Third, the muddle assures ideological confrontation. A stimulus package was always going to be controversial, because economists differ widely about whether or how a stimulus can work. But this bill also permanently alters the role of the federal government, thus guaranteeing a polarizing brawl at the very start of the Obama presidency.
Fourth, Summers’s warnings about deficits have been put aside. There is no fiscal exit strategy. Instead, permanent spending commitments are entailed with no permanent funding stream to pay for them.
Fifth, new government expenditures on complex matters are being designed on a hasty, reckless timetable.
It's time to go back to the drawing board and craft a stimulus bill that is only that. Forget about the Democrats' desire to use the country's financial fears to sneak in all their favorite spending priorities. As
Alice Rivlin, Clinton's budget director, has advised, let's do the stimulus now and then spend more time crafting the spending part of the bill and making sure it's done right.
This recession is scary and complicated. It’s insane to try to tackle it and dozens of other complicated problems, all in one piece of legislation. Leadership involves prioritizing. Those who try to do everything at once will end up with a sprawling, lobbyist-driven mess that does nothing well.
During the campaign, Republicans pointed out that there was no time in his professional career when Obama had ever stood up to the powers that be in the Democratic party. Now in his first major move as president, he's followed that pattern. Instead of insisting that his advisers craft the stimulus package and then using his popularity to force congressional Democrats to support it, he allowed Pelosi and her cronies to come up with this mess of a bill and then just went along with it. Other than a bit of trimming around the edges to get out the embarrassing bits like the funding for contraceptive, he's adopted their approach. He's made nice gestures to the Republicans about bipartisanship, but that's been mere window-dressing for his basic approach of allowing the House Democrats to craft his own economic policy. As
Jichael J. Franc writes, Here’s a thought experiment for you: Imagine for a moment what might have happened last November if candidate Obama had made the so-called stimulus bill the centerpiece of his presidential run. And suppose that Democrats running for House and Senate seats had joined in the fun.
If candidate Obama had posted this $1 trillion-plus hodge-podge of new spending and tax pork on his website and had vowed to make its enactment his #1 priority, would things have turned out as they did on Election Day?

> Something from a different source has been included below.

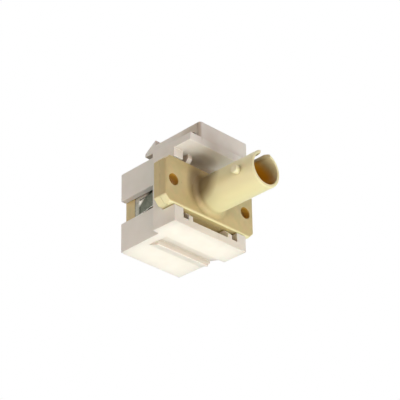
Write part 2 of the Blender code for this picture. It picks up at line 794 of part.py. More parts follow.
def spring_tab(name, side):
    """A tab seen from above: flat at its root, bent there, then straight out to the seat plane."""
    outer = BODY_WIDTH / 2 - TAB_SKIN
    inner = BODY_WIDTH / 2 - CLIP_THICKNESS + TAB_SKIN
    rear = CLIP_FRONT_Y + CLIP_LENGTH - TAB_ROOT / 2
    root = CLIP_FRONT_Y + CLIP_LENGTH - TAB_ROOT
    middle = (outer + TAB_BEND, root)
    turn = 180 + math.degrees(TAB_ANGLE)
    inner_bend = arc(middle, middle[0] - inner, 180, turn, BEND_STEPS)
    outer_bend = arc(middle, TAB_BEND, turn, 180, BEND_STEPS)
    plan = [(inner, rear)] + inner_bend
    plan += [tab_tip(inner_bend[-1]), tab_tip(outer_bend[0])]
    plan += outer_bend + [(outer, rear)]
    plan = [(side * across, along) for across, along in plan]
    return outline_solid(name, plan, TAB_HEIGHT, (0, 0, SIDE_Z), ALONG_Z)


def tab_tip(start):
    """Where a face of the tab, straight from the end of its bend, meets the clip's front plane."""
    return (start[0] + (start[1] - CLIP_FRONT_Y) * math.tan(TAB_ANGLE), CLIP_FRONT_Y)


def make_retaining_clip(material):
    clip = clip_band()
    cut(clip, tab_window("window_left", -1), tab_window("window_right", 1))
    join(clip, spring_tab("tab_left", -1), spring_tab("tab_right", 1))
    return finish(clip, "retaining_clip", material)


clear_scene()
parts = new_collection("fibre_adapter")
cutters = new_collection("cutters")
assembly = bpy.data.objects.new("fibre_adapter_frame", None)
parts.objects.link(assembly)

white = plastic("white_plastic", (0.86, 0.83, 0.77), 0.45)
beige = plastic("beige_plastic", (0.72, 0.58, 0.30), 0.42)
inner_beige = plastic("insert_plastic", (0.66, 0.52, 0.27), 0.45)
steel = surface("spring_steel", (0.42, 0.43, 0.38), 0.32, 1.0)
bronze = surface("sleeve_bronze", (0.62, 0.40, 0.22), 0.28, 1.0)

make_bezel_housing(white)
make_front_half(beige)
make_rear_half(beige)
make_latch_insert(inner_beige)
make_alignment_sleeve(bronze)
make_retaining_clip(steel)
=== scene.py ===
import math

import bpy
from mathutils import Matrix, Vector


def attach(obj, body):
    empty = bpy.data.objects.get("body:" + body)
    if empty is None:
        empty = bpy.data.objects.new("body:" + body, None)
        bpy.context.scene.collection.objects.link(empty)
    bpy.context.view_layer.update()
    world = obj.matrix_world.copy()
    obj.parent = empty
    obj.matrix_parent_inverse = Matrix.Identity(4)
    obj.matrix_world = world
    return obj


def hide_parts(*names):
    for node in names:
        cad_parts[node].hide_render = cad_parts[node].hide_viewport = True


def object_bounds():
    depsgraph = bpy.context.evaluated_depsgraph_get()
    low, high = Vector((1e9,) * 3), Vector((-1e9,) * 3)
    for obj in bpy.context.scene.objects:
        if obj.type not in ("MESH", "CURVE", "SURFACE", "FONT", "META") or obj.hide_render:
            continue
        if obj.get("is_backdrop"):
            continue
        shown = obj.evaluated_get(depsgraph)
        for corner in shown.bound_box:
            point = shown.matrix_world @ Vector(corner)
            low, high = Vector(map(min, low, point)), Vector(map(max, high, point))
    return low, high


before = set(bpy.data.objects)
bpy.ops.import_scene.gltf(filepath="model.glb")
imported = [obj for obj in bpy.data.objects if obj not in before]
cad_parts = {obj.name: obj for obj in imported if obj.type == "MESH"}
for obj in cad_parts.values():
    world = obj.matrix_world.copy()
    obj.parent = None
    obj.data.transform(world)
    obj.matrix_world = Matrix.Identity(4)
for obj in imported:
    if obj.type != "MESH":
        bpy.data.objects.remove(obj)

cad_low, cad_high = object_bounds()
scene = bpy.context.scene

# Camera
# The photograph looks up at the front left corner from below, through a long lens about a third
# of a metre away, and it is tipped by one degree.
CAMERA_PLACE = Vector((-0.21014, -0.20572, -0.15443))
CAMERA_AZIMUTH = math.radians(-45.381)
CAMERA_ELEVATION = math.radians(-28.962)
CAMERA_ROLL = math.radians(-0.961)
CAMERA_LENS = 171.0
CAMERA_SENSOR = 36.0

backward = Vector((
    math.sin(CAMERA_AZIMUTH) * math.cos(CAMERA_ELEVATION),
    -math.cos(CAMERA_AZIMUTH) * math.cos(CAMERA_ELEVATION),
    math.sin(CAMERA_ELEVATION),
))
level_right = Vector((0, 0, 1)).cross(backward).normalized()
level_up = backward.cross(level_right)
tipped_right = level_right * math.cos(CAMERA_ROLL) + level_up * math.sin(CAMERA_ROLL)
tipped_up = level_up * math.cos(CAMERA_ROLL) - level_right * math.sin(CAMERA_ROLL)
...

Is it even remotely conceivable that Obama would have won the support of 22% of conservatives? Or that he would have carried a comfortable majority of political Independents? Would Democrats have prevailed in contested House races in Idaho, Alabama, New Mexico, Florida, and Virginia? Or Senate seats in North Carolina, Virginia, Colorado, New Hampshire, and even Louisiana?
To ask the question answers it. But instead of following his promise to put forth proposals that are stripped of ideology and focus only on doing what works, he handed the reins over to Nancy Pelosi. And she ran with it. It was a mistake on his part and the Republicans were quite right to unanimously oppose this bill. If he'd followed his own economic adviser's advice, maybe we wouldn't be debating this abomination of a bill right now, but instead discussing something that actually had a chance of improving the economy.
5 comments:
Is Brooks now having a bad case of buyers remorse? Or is he just surprised that Obama is moving so quickly to do what anyone who took the time and effort to look at his record knew he would do if he gained power? Brooks is one of the northeastern country club RINOs who fits in well at the NYTimes.
Speaker Pelosi has had a written description of what a stimulus package really should look like written on the palm of her hand, like some cute boy's phone number, since she was wearing plaid and attended the Institute of Notre Dame. Of course by now anything sensible has been washed off and all that is left what she vaguely remembers from comic book versions of the Depression.
Pat Patterson,
Just saying Notre Dame and Nancy Pelosi "wearing plaid" flashes a Victor Hugo inspired Quasimodo image in my mind, so please stop it as it invokes a depression that is not so great.
tfhr-So if I suggest the names Fleur-de-Lys de Gondelauierer(Pelosi) and Florian Babedienne(Reid) I can assume a gag reflex?
Not only that but if Harry Reid is in tights you can assume no future sales of syrup of ipecac.